Nearest-neighbor vector analysis. (A) The calculation of nearest-neighbor vectors is illustrated through an example bird. For each point on the analyzed track (here the “clock-shifted flight”) a vector was drawn to the nearest time-independent neighbor among the points recorded during previous flights by the same bird. Axes show U.K. Ordnance Survey northings and eastings. (B) The nearest-neighbor vectors are plotted for the example bird in A. Each vector is rotated such that the estimated instantaneous trajectory of flight is 0°; the scale for vector lengths is shown by concentric circles. Vectors between non-clock-shifted releases are shown in blue; vectors from the clock-shifted release to nonshifted tracks are shown in red. (C) The distributions of mean vectors for birds in the three groups are examined: non-clock-shifted flights of high-familiarity birds (blue), clock-shifted flights of high-familiarity birds (red), and clock-shifted flights of low-familiarity birds (green). Second-order mean and covariance ellipse are shown for each distribution. The three groups' distributions are significantly different (two-sample 2D Kolmogorov–Smirnov test, n = 133, n = 27, n = 31, respectively; D > 0.45, P < 0.01 for all pairwise comparisons). (D) The mean vectors of high-familiarity birds' clock-shifted flights are compared with the distribution of their previous, non-clock-shifted flights (blue ellipse). Red dots show mean vectors that are significantly unlikely to have come from the latter distribution (see also Fig. 3); gray dots show mean vectors that cannot be statistically distinguished from non-clock-shifted performance (calculated by using the Mahalanobis distance, with significance threshold at P = 0.05).
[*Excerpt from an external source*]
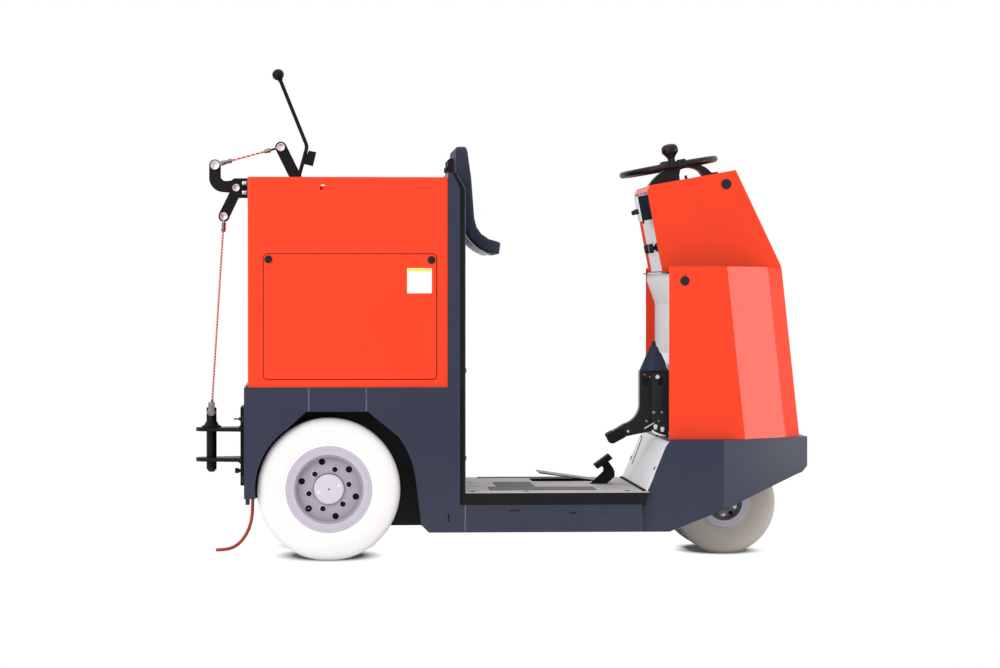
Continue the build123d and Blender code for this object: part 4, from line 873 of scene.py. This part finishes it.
# release gear: bright pin heads, cable with its end fittings, and the bracket's nuts
gear = {
    "heads": (
        ("crankUpperHead", (-869.5, 1180), 13.9, -10.2, "crank"), ("crankPivotHead", (-805, 1111), 11.4, -9.6, "crank"),
        ("crankLowerHead", (-842.5, 1024), 12.1, -10.2, "crank"), ("leverPinHead", (-669, 1235), 12.6, -10.2, "lever"),
    ),
    "cableY": -3.6, "cordRadius": 3.0, "cordPoints": 24,
    "upper": {"from": (-669, 1235), "to": (-869.5, 1180)}, "lower": {"from": (-842.5, 1024), "to": (-881, 426)},
    "cords": (("topCable", "upper", 51, 158, "top_link"), ("dropCable", "lower", 45, 562, "drop_link")),
    "nuts": ((-773.5, -21, 1124), (-773.5, -21, 1097)), "nutSize": (0.0135, 0.012, 1.15),
    "stop": ((-561, -28, 1057.4), (-543.5, -16, 1113)), "stopBolt": (-612, -29.2, 1077), "stopSize": (0.012, 0.005),
    "tag": ((4.2, -6, 976), (8.2, -2, 1006)), "tagAt": 34, "tagTurn": 3.7,
}
fittings = {  # distance along the cable, way it points, and its steps
    "topSleeve": (33, 1, ((7.4, 4.0), (6.8, 5.0), (6.0, 14.0), (5.2, 18.0), (3.6, 20.0))),
    "topShaft": (15.5, 1, ((3.3, 17.0), (3.0, 18.0))),
    "topLug": (190, -1, ((7.6, 4.0), (6.6, 14.0), (5.4, 24.0), (5.0, 26.0))),
    "topCollar": (165, -1, ((7.2, 3.0), (6.6, 9.0), (4.6, 11.0))),
    "dropSleeve": (18, 1, ((5.4, 6.0), (4.8, 20.0), (4.6, 27.0), (3.6, 29.0))),
    "dropCollar": (38, 1, ((6.4, 6.0), (5.4, 8.0))),
}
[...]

In C and D, Insets magnify the central parts of the plots.
Fig. 3.
Fig. 3.
Flight tracks of high-familiarity birds whose navigational performance was found to be significantly affected (A) or unaffected (B) by clock-shift. Each set of tracks, denoted by Arabic numerals, corresponds to a single bird's final three training flights from a given release site before clock-shifting (blue tracks) and a single flight after clock-shift treatment (red track). Tracks from the four release sites are rotated such that the release point is always at the top, and the location of the home loft is at the bottom in each set of tracks. Tracks are arranged in order of decreasing Mahalanobis distance from the distribution of non-clock-shifted high-familiarity birds (blue ellipse in Fig. 2 C and D). (Scale bar, 1 km.)
Fig. 4.
Fig. 4.
Performance of all high-familiarity birds at the Weston Wood release site, immediately before (blue tracks) and after (red tracks) the clock-shift treatment. Open circle indicates location of the release site; filled circle shows location of home. (Scale bar, 1 km.)